Enquanto em outras instituições se buscava cortar níveis hierárquicos e dinamizar a comunicação cúpula-base, a Receita aprofundava a verticalização e tornava mais longo e difícil o caminho da informação. Enquanto em outros órgãos, já não se tinha dúvida acerca de quem executa a atividade-fim e quem executa a atividade-meio, quem detém poder de decisão e quem é cargo de apoio, a Receita ficava patinando com um mapeamento de processos que iria, ainda mais, engessar a máquina administrativa. Enquanto em outros lugares, diretrizes e projetos institucionais são respeitados pelo corpo profissional do órgão, os projetos de lei de interesse da Receita eram sabotados abertamente por pessoas da casa dentro do Congresso Nacional.
A soma desses e de tantos outros fatores indica, já há algum tempo e com mais força a partir de 2015, que o modelo gerencial que vem pautando o funcionamento do órgão está esgotado. Enquanto havia sobra de recursos, isso ia sendo relevado. Com o contingenciamento orçamentário e o aprofundamento da crise fiscal, o que já era óbvio virou fratura exposta. A reestruturação é o tratamento de choque necessário à sobrevivência do paciente. Mas é preciso saber dosar o remédio para não provocar efeito contrário ao pretendido.
A complexidade e amplitude das atribuições da Receita Federal recomendam que qualquer alteração estrutural seja antecedida de um acurado e cuidadoso processo de discussão interna. O primeiro e mais fundamental passo para que a intervenção surta o efeito que dela se espera é abrir espaço para que os Auditores-Fiscais possam se manifestar e sugerir ajustes ao processo. É temerário centralizar as decisões em torno de uma mudança tão drástica no órgão. Ninguém melhor que os próprios Auditores para fazer diagnósticos específicos, indicar gargalos e apontar soluções de aprimoramento.
Uma das preocupações que afligem a classe é, por exemplo, a dimensão geográfica da 1ª Região Fiscal, que irá contemplar todo o Norte e o Centro-Oeste, excluído o Mato Grosso do Sul. Para se ter uma ideia, a nova jurisdição responderá por quase 60% do território brasileiro e por quase 80% das fronteiras terrestres.
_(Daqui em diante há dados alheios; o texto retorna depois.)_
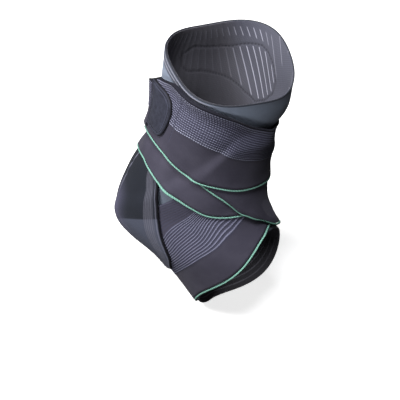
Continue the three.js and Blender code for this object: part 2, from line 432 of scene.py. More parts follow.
Colour = tuple[float, float, float]
Tint = Union[Colour, bpy.types.NodeSocket]


def tint(red: int, green: int, blue: int) -> Colour:
    """Turn a screen colour, 0 to 255, into the light that the shader works with."""

    def light(part: float) -> float:
        """Turn one part."""
        part /= 255
        return part / 12.92 if part <= 0.04045 else ((part + 0.055) / 1.055) ** 2.4

    return light(red), light(green), light(blue)


class Graph:
    """The nodes of one material."""

    def __init__(self, name: str) -> None:
        """Start a material with one surface shader.

        Args:
            name: The material's name.
        """
        self.material = bpy.data.materials.new(name)
        self.material.use_nodes = True
        self.tree = self.material.node_tree
        self.tree.nodes.clear()
        self.shader = self.node("ShaderNodeBsdfPrincipled", {}, {})
        self.node("ShaderNodeOutputMaterial", {}, {"Surface": self.shader.outputs[0]})

    def feed(self, socket: bpy.types.NodeSocket, value: Union["Tint", Signal, float]) -> None:
        """Link a value to a socket, or set it there."""
        if isinstance(value, Signal):
            value = value.socket
        if isinstance(value, bpy.types.NodeSocket):
            self.tree.links.new(value, socket)
        elif socket.type == "RGBA":
            socket.default_value = (*value, 1)
        else:
            socket.default_value = value

    def node(self, kind: str, settings: dict, values: dict) -> bpy.types.Node:
        """Add a node.

        Args:
            kind: The node's type.
            settings: Its properties, set first.
            values: What its sockets get, by name or number: a link or a plain value.

        Returns:
            The node.
        """
        made = self.tree.nodes.new(kind)
        for name, value in settings.items():
            setattr(made, name, value)
        for key, value in values.items():
            self.feed(made.inputs[key], value)
        return made

    def map(self, name: str) -> tuple[Signal, Signal]:
        """Read the two numbers of one of the mesh's coordinate maps.

        Args:
            name: The map's name.

        Returns:
            Its first and its second number.
        """
        made = self.node("ShaderNodeUVMap", {"uv_map": name}, {})
        parts = self.node("ShaderNodeSeparateXYZ", {}, {0: made.outputs[0]})
        return Signal(self, parts.outputs[0]), Signal(self, parts.outputs[1])

    def noise(self, scale: float, detail: float = 3.0, rough: float = 0.5) -> Signal:
        """Read a cloudy pattern in the object's own space, with a scale per metre.

        Args:
            scale: How fine it is.
            detail: How many finer layers it has.
            rough: How strong those are.

        Returns:
            The pattern, about 0 to 1.
        """
        where = self.node("ShaderNodeTexCoord", {}, {})
        values = {"Vector": where.outputs["Object"], "Scale": scale}
        values |= {"Detail": detail, "Roughness": rough}
        return Signal(self, self.node("ShaderNodeTexNoise", {}, values).outputs[0])

    def mix(self, share: Union[Signal, float], first: Tint, second: Tint) -> bpy.types.NodeSocket:
        """Mix two colours."""
        made = self.node("ShaderNodeMix", {"data_type": "RGBA"}, {0: share, 6: first, 7: second})
        return made.outputs[2]

    def scaled(self, colour: Tint, share: Signal) -> bpy.types.NodeSocket:
        """Make a colour darker or lighter by a number."""
        values = {0: colour, "Scale": share}
        return self.node("ShaderNodeVectorMath", {"operation": "SCALE"}, values).outputs[0]

    def bump(self, height: Signal, depth: float) -> bpy.types.NodeSocket:
        """Turn a height from 0 to 1 into a normal, with the depth in millimetres."""
        values = {"Strength": 1.0, "Distance": depth * MM, "Height": height}
        return self.node("ShaderNodeBump", {}, values).outputs[0]

    def finish(self, **values: Union[Tint, Signal, float]) -> bpy.types.Material:
        """Set the shader's sockets, named with _ for a space, and give the material.

        Args:
            values: What each socket gets.

        Returns:
            The material.
        """
        names = {s.name.lower().replace(" ", "_"): s for s in self.shader.inputs}
        for key, value in values.items():
            self.feed(names[key], value)
        return self.material

    def fabric(
        self,
        colour: Tint,
        roughness: Union[Signal, float],
        normal: bpy.types.NodeSocket,
        fuzz_rough: float = 0.4,
    ) -> bpy.types.Material:
        """Dress a cloth, with little shine and a faint fuzz.

        Args:
            colour: Its colour.
            roughness: Its roughness.
            normal: Its bumped normal.
            fuzz_rough: How rough the fuzz is.

        Returns:
            The material.
        """
        return self.finish(
            base_color=colour,
            roughness=roughness,
            normal=normal,
            specular_ior_level=0.2,
            sheen_weight=0.04,
            sheen_roughness=fuzz_rough,
        )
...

Entre os pontos que também estão causando apreensão está o risco de invasão de competências privativas, diante do completo redesenho a que a instituição está sendo submetida, e de perda de adequada estrutura de apoio ao trabalho dos Auditores.
O Sindifisco Nacional estará vigilante quanto às diretrizes informadas pela administração, de que haverá efetiva redução da verticalização, maior autonomia aos Auditores da ponta, com desconcentração do poder decisório, hoje ainda muito centrada nas mãos dos ocupantes de DAS. A Direção Nacional considera fundamental que a administração inclua os Auditores-Fiscais no debate da construção da “Nova Receita Federal” e atuará para que as demandas da classe sejam ouvidas pelos tomadores de decisão na Receita e no governo.